» **TASK DATA**
## begin

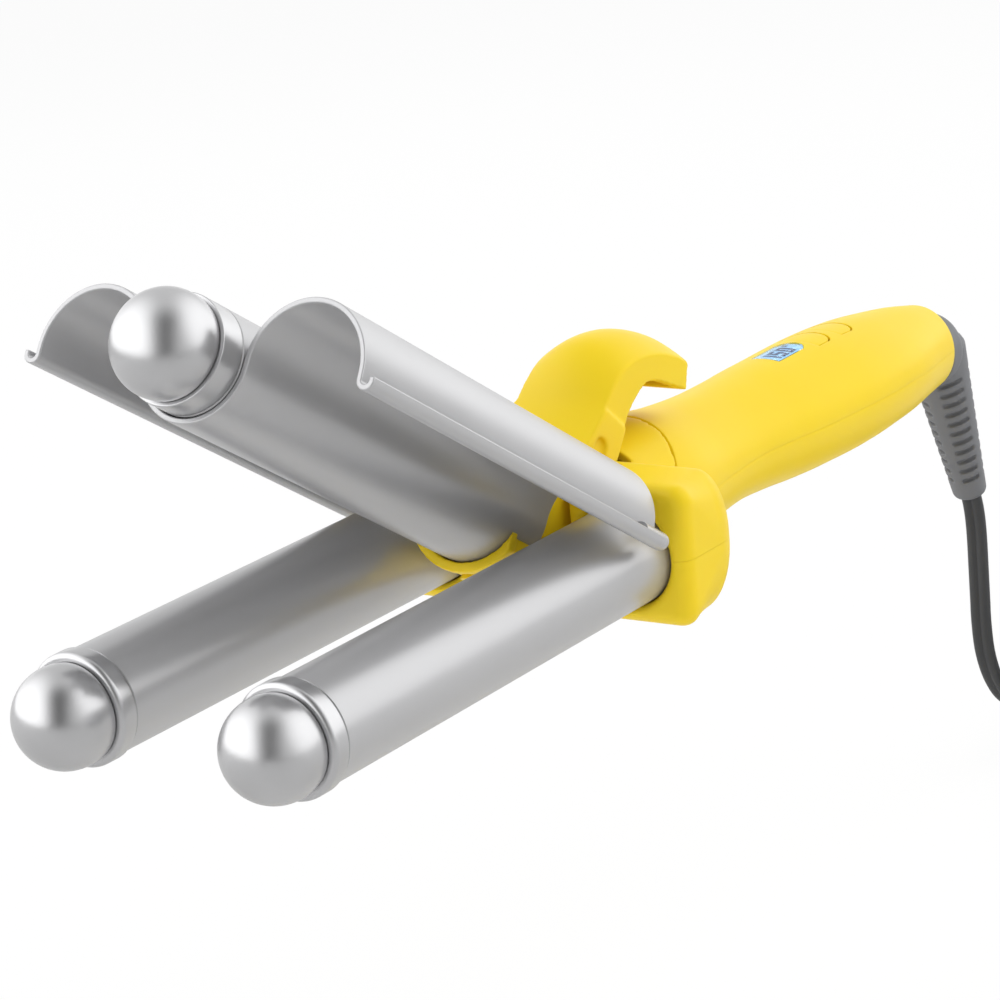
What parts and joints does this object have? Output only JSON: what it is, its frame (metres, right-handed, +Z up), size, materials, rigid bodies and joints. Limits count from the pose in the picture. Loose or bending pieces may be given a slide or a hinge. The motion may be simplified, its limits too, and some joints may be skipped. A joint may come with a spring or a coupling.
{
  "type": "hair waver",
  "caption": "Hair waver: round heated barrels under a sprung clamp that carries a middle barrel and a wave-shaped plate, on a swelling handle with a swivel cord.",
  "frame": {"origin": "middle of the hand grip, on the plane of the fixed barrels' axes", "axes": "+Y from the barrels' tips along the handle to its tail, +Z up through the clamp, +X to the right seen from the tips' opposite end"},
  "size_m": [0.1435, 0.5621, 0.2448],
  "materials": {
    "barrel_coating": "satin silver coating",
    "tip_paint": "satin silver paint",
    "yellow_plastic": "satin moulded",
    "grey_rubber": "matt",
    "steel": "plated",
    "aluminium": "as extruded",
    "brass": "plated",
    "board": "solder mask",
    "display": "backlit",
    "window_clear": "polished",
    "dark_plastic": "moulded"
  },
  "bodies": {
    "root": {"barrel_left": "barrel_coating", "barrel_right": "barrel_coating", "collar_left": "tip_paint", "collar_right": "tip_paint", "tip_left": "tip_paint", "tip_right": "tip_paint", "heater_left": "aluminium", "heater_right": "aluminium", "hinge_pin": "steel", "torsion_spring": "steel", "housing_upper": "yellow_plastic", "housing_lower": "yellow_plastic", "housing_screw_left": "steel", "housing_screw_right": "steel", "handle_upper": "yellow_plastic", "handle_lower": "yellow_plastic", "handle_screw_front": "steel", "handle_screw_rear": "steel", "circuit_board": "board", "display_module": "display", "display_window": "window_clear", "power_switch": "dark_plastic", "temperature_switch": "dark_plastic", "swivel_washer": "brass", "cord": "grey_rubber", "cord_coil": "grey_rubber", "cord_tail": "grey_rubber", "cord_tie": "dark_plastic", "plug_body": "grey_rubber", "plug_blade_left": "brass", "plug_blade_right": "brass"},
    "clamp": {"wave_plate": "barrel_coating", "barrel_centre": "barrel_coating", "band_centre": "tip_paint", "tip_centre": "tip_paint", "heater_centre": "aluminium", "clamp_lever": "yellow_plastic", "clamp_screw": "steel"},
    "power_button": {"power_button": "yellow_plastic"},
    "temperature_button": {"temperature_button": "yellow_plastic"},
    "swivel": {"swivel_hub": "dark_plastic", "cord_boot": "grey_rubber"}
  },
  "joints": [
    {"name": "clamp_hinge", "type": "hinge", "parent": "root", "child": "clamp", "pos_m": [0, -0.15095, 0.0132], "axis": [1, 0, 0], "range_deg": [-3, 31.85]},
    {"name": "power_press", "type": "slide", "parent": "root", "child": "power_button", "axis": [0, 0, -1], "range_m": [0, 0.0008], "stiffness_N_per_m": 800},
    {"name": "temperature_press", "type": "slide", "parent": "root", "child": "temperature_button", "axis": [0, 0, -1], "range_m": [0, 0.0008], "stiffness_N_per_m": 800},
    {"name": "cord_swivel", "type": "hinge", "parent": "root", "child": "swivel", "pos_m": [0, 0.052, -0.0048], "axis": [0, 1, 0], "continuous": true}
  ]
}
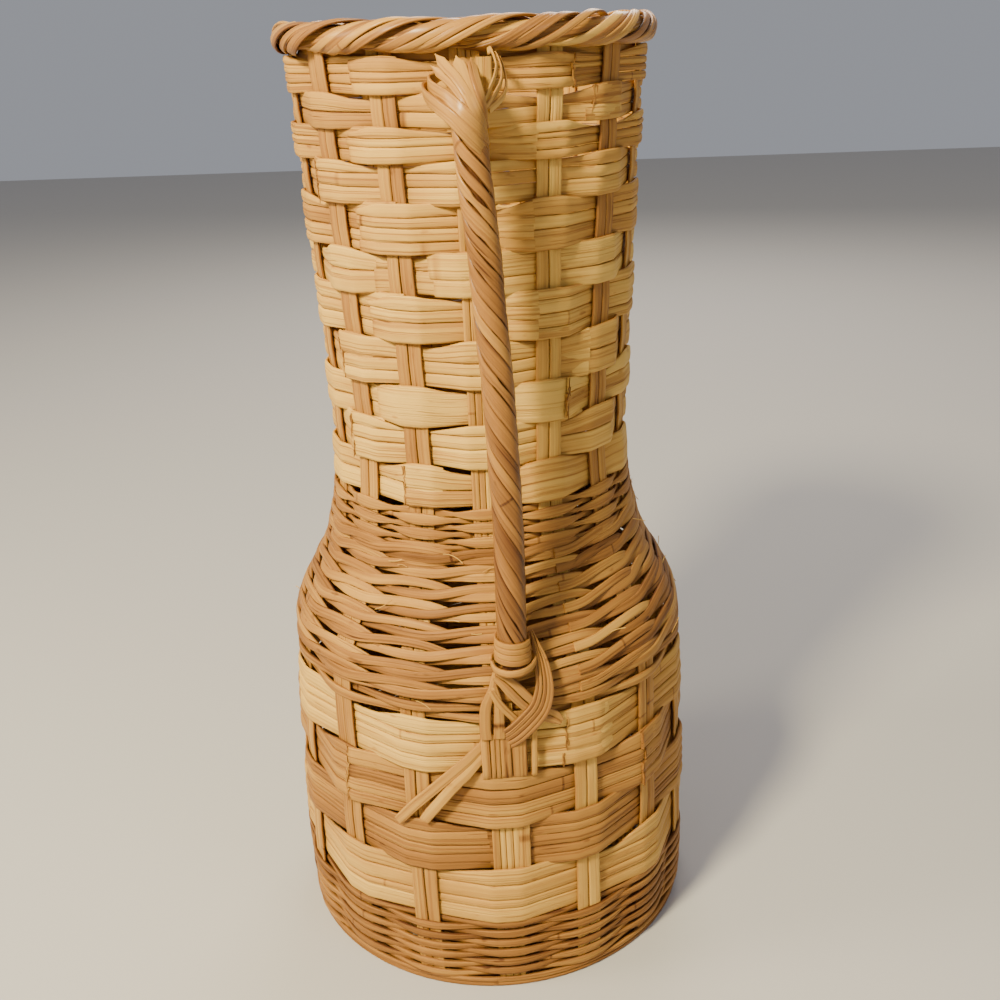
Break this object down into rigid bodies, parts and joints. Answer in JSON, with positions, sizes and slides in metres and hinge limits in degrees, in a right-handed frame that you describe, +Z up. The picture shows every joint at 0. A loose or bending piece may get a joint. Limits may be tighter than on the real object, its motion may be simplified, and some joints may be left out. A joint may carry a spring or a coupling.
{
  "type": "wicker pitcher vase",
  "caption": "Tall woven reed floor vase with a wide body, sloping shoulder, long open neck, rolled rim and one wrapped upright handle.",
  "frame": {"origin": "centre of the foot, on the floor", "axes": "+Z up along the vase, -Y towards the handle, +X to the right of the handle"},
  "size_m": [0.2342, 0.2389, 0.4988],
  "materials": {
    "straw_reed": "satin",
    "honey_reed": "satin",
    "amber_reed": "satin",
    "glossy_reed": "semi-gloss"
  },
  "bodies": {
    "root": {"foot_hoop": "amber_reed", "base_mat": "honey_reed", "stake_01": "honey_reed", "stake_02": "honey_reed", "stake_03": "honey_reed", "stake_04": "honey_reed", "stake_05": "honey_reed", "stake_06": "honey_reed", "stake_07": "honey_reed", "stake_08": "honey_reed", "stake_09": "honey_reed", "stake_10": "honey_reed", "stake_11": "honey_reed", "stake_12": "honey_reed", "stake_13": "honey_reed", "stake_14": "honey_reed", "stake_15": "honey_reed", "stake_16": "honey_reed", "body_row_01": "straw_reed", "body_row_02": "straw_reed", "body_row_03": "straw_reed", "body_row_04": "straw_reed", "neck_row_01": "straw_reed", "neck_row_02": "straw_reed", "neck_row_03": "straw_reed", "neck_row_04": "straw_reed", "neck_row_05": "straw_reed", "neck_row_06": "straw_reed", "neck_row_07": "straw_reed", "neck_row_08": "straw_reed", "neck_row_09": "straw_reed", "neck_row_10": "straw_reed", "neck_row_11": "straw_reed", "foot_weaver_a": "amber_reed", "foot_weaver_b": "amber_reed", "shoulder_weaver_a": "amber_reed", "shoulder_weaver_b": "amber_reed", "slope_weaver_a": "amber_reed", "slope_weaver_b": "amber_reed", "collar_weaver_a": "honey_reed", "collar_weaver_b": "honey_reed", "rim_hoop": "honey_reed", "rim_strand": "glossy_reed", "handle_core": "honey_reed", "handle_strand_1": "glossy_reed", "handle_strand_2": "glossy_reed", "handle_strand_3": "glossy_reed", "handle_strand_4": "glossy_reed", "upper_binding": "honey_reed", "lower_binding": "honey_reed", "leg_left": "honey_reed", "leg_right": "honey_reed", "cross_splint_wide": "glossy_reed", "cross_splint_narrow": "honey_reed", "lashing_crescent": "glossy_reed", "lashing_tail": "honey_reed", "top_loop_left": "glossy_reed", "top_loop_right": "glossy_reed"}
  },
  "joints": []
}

## end

» **STATED PROBLEM**
Each line above that holds the string "bending" should be copied and shown.

» **TASK SOLUTION**
What parts and joints does this object have? Output only JSON: what it is, its frame (metres, right-handed, +Z up), size, materials, rigid bodies and joints. Limits count from the pose in the picture. Loose or bending pieces may be given a slide or a hinge. The motion may be simplified, its limits too, and some joints may be skipped. A joint may come with a spring or a coupling.
Break this object down into rigid bodies, parts and joints. Answer in JSON, with positions, sizes and slides in metres and hinge limits in degrees, in a right-handed frame that you describe, +Z up. The picture shows every joint at 0. A loose or bending piece may get a joint. Limits may be tighter than on the real object, its motion may be simplified, and some joints may be left out. A joint may carry a spring or a coupling.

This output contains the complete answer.